* Start Data provided *
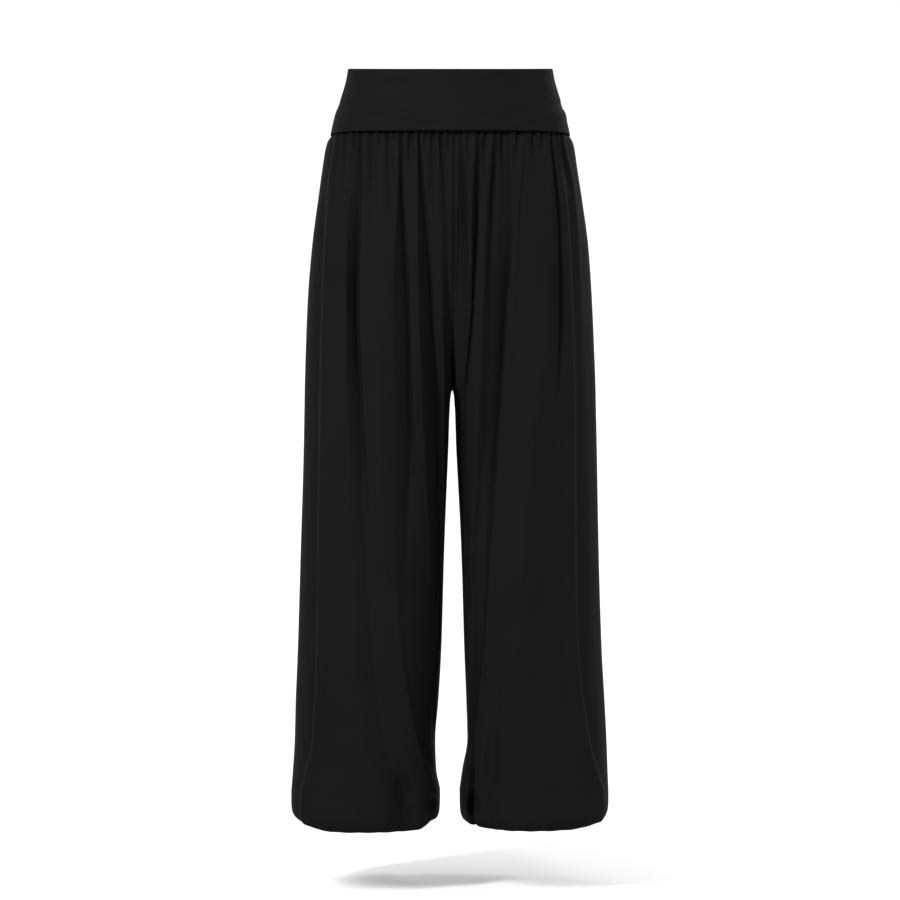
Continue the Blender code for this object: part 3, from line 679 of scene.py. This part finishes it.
class TROUSERS_OT_legs(bpy.types.Operator):
    """Build the four gathered leg pieces"""

    bl_idname = "trousers.legs"
    bl_label = "Leg pieces"

    def execute(self, context):
        settings = context.scene.trouser_legs
        material = jersey("leg_jersey", settings.colour, wales=420, courses=1100, roughness=0.66)
        for side, left in (("left", True), ("right", False)):
            for face, back in (("front", False), ("back", True)):
                form = LegForm(left, back)
                points = form.surface(settings.columns, settings.leg_rows, settings.puff_rows)
                piece = shaped_sheet(f"{face}_{side}_leg", points, settings.cloth, flip=left == back)
                node = f"leg_{face}_{side}"
                finish_cloth(piece, node, material)
        return {"FINISHED"}


def soft_line(across, drop, line, reach):
    """1 on a line of (across, drop) points in mm, fading to 0 at reach from it, and beyond its ends."""
    ends, levels = np.array(line).T
    inside = smooth_step((across - ends[0]) / LINE_END + 0.5)
    inside = inside * smooth_step((ends[-1] - across) / LINE_END + 0.5)
    return inside * math.exp(-(((drop - monotone(ends, levels, across)) / reach) ** 2))


def band_relief(across, drop):
    """How far the flap stands out, in mm: a sagging trough over a soft roll, and two short drag marks."""
    height = -SAG_DEPTH * soft_line(across, drop, SAG_LINE, SAG_REACH)
    height += SAG_ROLL_HEIGHT * soft_line(across, drop - SAG_ROLL_BELOW, SAG_LINE, SAG_ROLL_REACH)
    for line in DRAG_LINES:
        height -= DRAG_DEPTH * soft_line(across, drop, line, DRAG_REACH)
    return height


def band_point(angle, out, drop, back):
    """A point of the band.

    angle: 0 at the left side seam, half a turn at the right; out: distance outside the flap.
    """
    across, deep = math.cos(angle), max(math.sin(angle), 0.0)
    column = 2 if across >= 0 else 1
    side = read_section(BAND_SECTIONS, column, drop)
    depth = read_section(BAND_SECTIONS, 4 if back else 3, drop)
    share = abs(across)
    hip = 1 / (share**OVAL_POWER + deep**OVAL_POWER) ** (1 / OVAL_POWER)
    normal = np.array([across / side, deep / depth])
    normal /= np.linalg.norm(normal)
    x, y = across * hip * side, deep * hip * depth
    if drop < FLAP_EDGE and out > RELIEF_DEPTH:
        out += float(band_relief((-x if back else x) / MM, drop / MM)) * MM
    x, y = x + normal[0] * out, max(y + normal[1] * out, SEAM_HALF)
    low = float(smooth_step((drop - FLAP_LIFT_START) / FLAP_LIFT_LENGTH))
    lift = FLAP_LIFT * (1 - share**FLAP_LIFT_POWER) * low
    lift -= FLAP_SAG * (1 - share**2) * low
    return (x, y if back else -y, -drop + lift - dip(share * hip, drop, back))


def band_path():
    """(out, drop) along the doubled cloth: up the stand, over the fold, down the flap, up again inside."""
    stand, edge = STAND_BOTTOM / MM, FLAP_EDGE / MM
    top_angles = np.linspace(TOP_ROLL_START, math.pi - TOP_ROLL_START, 9)
    path = []
    for s in np.linspace(0, 1, 22):
        path.append((STAND_OUT + STAND_LEAN * s, stand - (stand - TOP_ROLL_HEIGHT) * s))
    for a in top_angles:
        out = -TOP_ROLL_HALF - TOP_ROLL_HALF * math.cos(a)
        path.append((out, TOP_ROLL_HEIGHT - TOP_ROLL_HEIGHT * math.sin(a)))
    for s in np.linspace(0, 1, 50):
        path.append((0.0, TOP_ROLL_HEIGHT + (edge - TOP_ROLL_HEIGHT) * s))
    for a in np.linspace(EDGE_START, math.pi, 6):
        path.append((-EDGE_HALF + EDGE_HALF * math.cos(a), edge + EDGE_HEIGHT * math.sin(a)))
    for s in np.linspace(0.05, 1, 16):
        path.append((-2 * EDGE_HALF, edge - TURNED_UP * s))
    return [(out * MM, drop * MM) for out, drop in path]


class TROUSERS_OT_band(bpy.types.Operator):
    """Build both halves of the fold-over waistband"""

    bl_idname = "trousers.band"
    bl_label = "Waistband"

    def execute(self, context):
        settings = context.scene.trouser_band
        material = jersey("band_jersey", settings.colour, wales=520, courses=260, roughness=0.62)
        angles = np.linspace(0, math.pi, settings.columns + 1)
        for face, back in (("front", False), ("back", True)):
            rows = [[band_point(a, out, drop, back) for a in angles] for out, drop in band_path()]
            points = np.array(rows)
            piece = shaped_sheet(f"{face}_band", points, settings.cloth, flip=not back)
            finish_cloth(piece, f"waistband_{face}", material)
        return {"FINISHED"}


class TROUSERS_OT_hems(bpy.types.Operator):
    """Build the elastic casings at the ends of the legs"""

    bl_idname = "trousers.hems"
    bl_label = "Hem casings"

    def execute(self, context):
        settings = context.scene.trouser_hems
        colour = context.scene.trouser_legs.colour
        material = jersey("casing_jersey", colour, wales=160, courses=40, roughness=0.7)
        middle, half = (CASING_TOP + CASING_BOTTOM) / 2, (CASING_BOTTOM - CASING_TOP) / 2
        for side, left in (("left", True), ("right", False)):
            form = LegForm(left, False)
            deselect()
            bpy.ops.mesh.primitive_torus_add(
                major_segments=settings.crimps * 6, minor_segments=16, major_radius=1.0, minor_radius=0.5
            )
            piece = bpy.context.object
            piece.name = piece.data.name = f"{side}_casing"
            for vertex in piece.data.vertices:
                round_leg = math.atan2(vertex.co.y, vertex.co.x)
                out = (math.hypot(vertex.co.x, vertex.co.y) - 1.0) * 2
                up = vertex.co.z * 2
                crimp = CASING_CRIMP * math.cos(round_leg * settings.crimps) * (0.5 + 0.5 * abs(up))
                boxy_out = math.copysign(abs(out) ** CASING_ROUNDNESS, out)
                reach = CASING_RADIUS - settings.wall / 2 + boxy_out * settings.wall / 2 + crimp
                vertex.co = (
                    form.x_sign * form.ankle_x + reach * math.cos(round_leg),
                    reach * math.sin(round_leg),
                    -middle + math.copysign(abs(up) ** CASING_END_ROUNDNESS, up) * half,
                )
            bpy.ops.object.shade_smooth()
            finish_cloth(piece, f"hem_casing_{side}", material)
        return {"FINISHED"}


def area_light(name, place, aim, size, watts):
    """Adds a rectangular light that looks at a point."""
    bpy.ops.object.light_add(type="AREA", location=place)
    light = bpy.context.object
    light.name = name
    light.data.shape, light.data.size, light.data.size_y, light.data.energy = "RECTANGLE", *size, watts
    way = np.array(aim, float) - np.array(place, float)
    tilt = math.acos(-way[2] / np.linalg.norm(way))
    light.rotation_euler = (tilt, 0, math.atan2(way[1], way[0]) - math.pi / 2)


class TROUSERS_OT_stage(bpy.types.Operator):
    """Build the floor, the backdrop, the lights and the camera"""

    bl_idname = "trousers.stage"
    bl_label = "Stage"

    def execute(self, context):
        settings = context.scene.trouser_stage
        deselect()
        bpy.ops.mesh.primitive_grid_add(x_subdivisions=2, y_subdivisions=60, size=1.0, location=(0, 0, 0))
        floor = bpy.context.object
        floor.name = floor.data.name = "floor_and_backdrop"
        arc = math.pi / 2 * BEND_RADIUS
        for vertex in floor.data.vertices:
            run = (vertex.co.y + 0.5) * FLOOR_LENGTH
            bend = min(max(run - FLOOR_FLAT, 0) / arc, 1) * math.pi / 2
            past = max(run - FLOOR_FLAT - arc, 0)
            back = min(run, FLOOR_FLAT) - FLOOR_FRONT + BEND_RADIUS * math.sin(bend)
            level = FLOOR_LEVEL + BEND_RADIUS * (1 - math.cos(bend)) + past
            vertex.co = (vertex.co.x * FLOOR_LENGTH, back, level)
        bpy.ops.object.shade_smooth()
        floor.data.materials.append(plain("pale_paper", settings.floor_colour, 0.9))
        world = bpy.data.worlds.new("studio")
        world.use_nodes = True
        world.node_tree.nodes["Background"].inputs["Color"].default_value = (1, 1, 1, 1)
        world.node_tree.nodes["Background"].inputs["Strength"].default_value = WORLD_STRENGTH
        context.scene.world = world
        context.scene.view_settings.view_transform = "Standard"
        for light in LIGHTS:
            area_light(*light)
        place = (CAMERA_X, -settings.distance, CAMERA_Z)
        bpy.ops.object.camera_add(location=place, rotation=(math.pi / 2, 0, 0))
        camera = bpy.context.object
        camera.name = "camera"
        camera.data.lens = SENSOR * PIXELS_PER_METRE * settings.distance / PHOTO_PIXELS
        camera.data.sensor_width = SENSOR
        context.scene.camera = camera
        return {"FINISHED"}


class TROUSERS_PT_panel(bpy.types.Panel):
    """Lists the pieces of the trousers"""

    bl_label = "Trousers"
    bl_idname = "TROUSERS_PT_panel"
    bl_space_type = "VIEW_3D"
    bl_region_type = "UI"
    bl_category = "Trousers"

    def draw(self, context):
        for settings, operator in (
            (context.scene.trouser_band, "trousers.band"),
            (context.scene.trouser_legs, "trousers.legs"),
            (context.scene.trouser_hems, "trousers.hems"),
            (context.scene.trouser_stage, "trousers.stage"),
        ):
            box = self.layout.box()
            for name in settings.bl_rna.properties.keys():
                if name not in ("rna_type", "name"):
                    box.prop(settings, name)
            box.operator(operator)


CLASSES = (
    LegSettings,
    BandSettings,
    HemSettings,
    StageSettings,
    TROUSERS_OT_legs,
    TROUSERS_OT_band,
    TROUSERS_OT_hems,
    TROUSERS_OT_stage,
    TROUSERS_PT_panel,
)
SETTINGS = {
    "trouser_legs": LegSettings,
    "trouser_band": BandSettings,
    "trouser_hems": HemSettings,
    "trouser_stage": StageSettings,
}


def register():
    for cls in CLASSES:
        bpy.utils.register_class(cls)
    for name, group in SETTINGS.items():
        setattr(bpy.types.Scene, name, PointerProperty(type=group))


def unregister():
    for name in SETTINGS:
        delattr(bpy.types.Scene, name)
    for cls in reversed(CLASSES):
        bpy.utils.unregister_class(cls)


def main():
    register()
    bpy.ops.trousers.band()
    bpy.ops.trousers.legs()
    bpy.ops.trousers.hems()
    bpy.ops.trousers.stage()


if __name__ == "__main__":
    main()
* End Data provided *
Extract the lines above, from the first one through the one containing "of the band.", and return only those, unchanged.

#### Finished exercise:
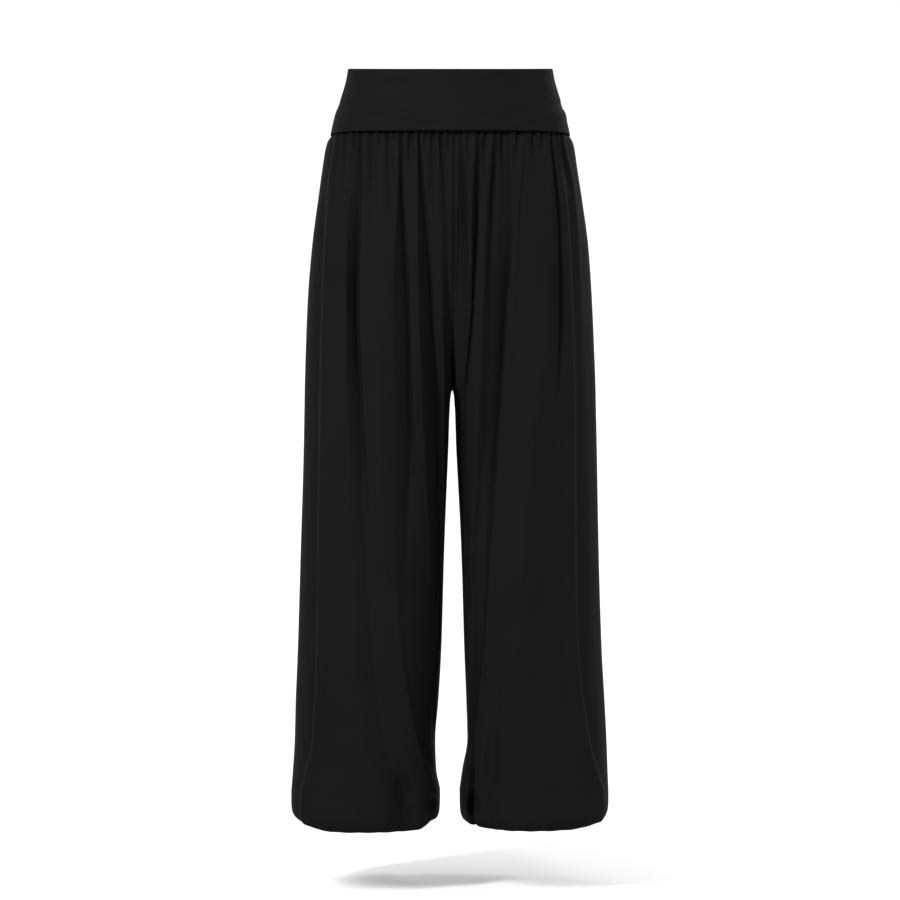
Continue the Blender code for this object: part 3, from line 679 of scene.py. This part finishes it.
class TROUSERS_OT_legs(bpy.types.Operator):
    """Build the four gathered leg pieces"""

    bl_idname = "trousers.legs"
    bl_label = "Leg pieces"

    def execute(self, context):
        settings = context.scene.trouser_legs
        material = jersey("leg_jersey", settings.colour, wales=420, courses=1100, roughness=0.66)
        for side, left in (("left", True), ("right", False)):
            for face, back in (("front", False), ("back", True)):
                form = LegForm(left, back)
                points = form.surface(settings.columns, settings.leg_rows, settings.puff_rows)
                piece = shaped_sheet(f"{face}_{side}_leg", points, settings.cloth, flip=left == back)
                node = f"leg_{face}_{side}"
                finish_cloth(piece, node, material)
        return {"FINISHED"}


def soft_line(across, drop, line, reach):
    """1 on a line of (across, drop) points in mm, fading to 0 at reach from it, and beyond its ends."""
    ends, levels = np.array(line).T
    inside = smooth_step((across - ends[0]) / LINE_END + 0.5)
    inside = inside * smooth_step((ends[-1] - across) / LINE_END + 0.5)
    return inside * math.exp(-(((drop - monotone(ends, levels, across)) / reach) ** 2))


def band_relief(across, drop):
    """How far the flap stands out, in mm: a sagging trough over a soft roll, and two short drag marks."""
    height = -SAG_DEPTH * soft_line(across, drop, SAG_LINE, SAG_REACH)
    height += SAG_ROLL_HEIGHT * soft_line(across, drop - SAG_ROLL_BELOW, SAG_LINE, SAG_ROLL_REACH)
    for line in DRAG_LINES:
        height -= DRAG_DEPTH * soft_line(across, drop, line, DRAG_REACH)
    return height


def band_point(angle, out, drop, back):
    """A point of the band.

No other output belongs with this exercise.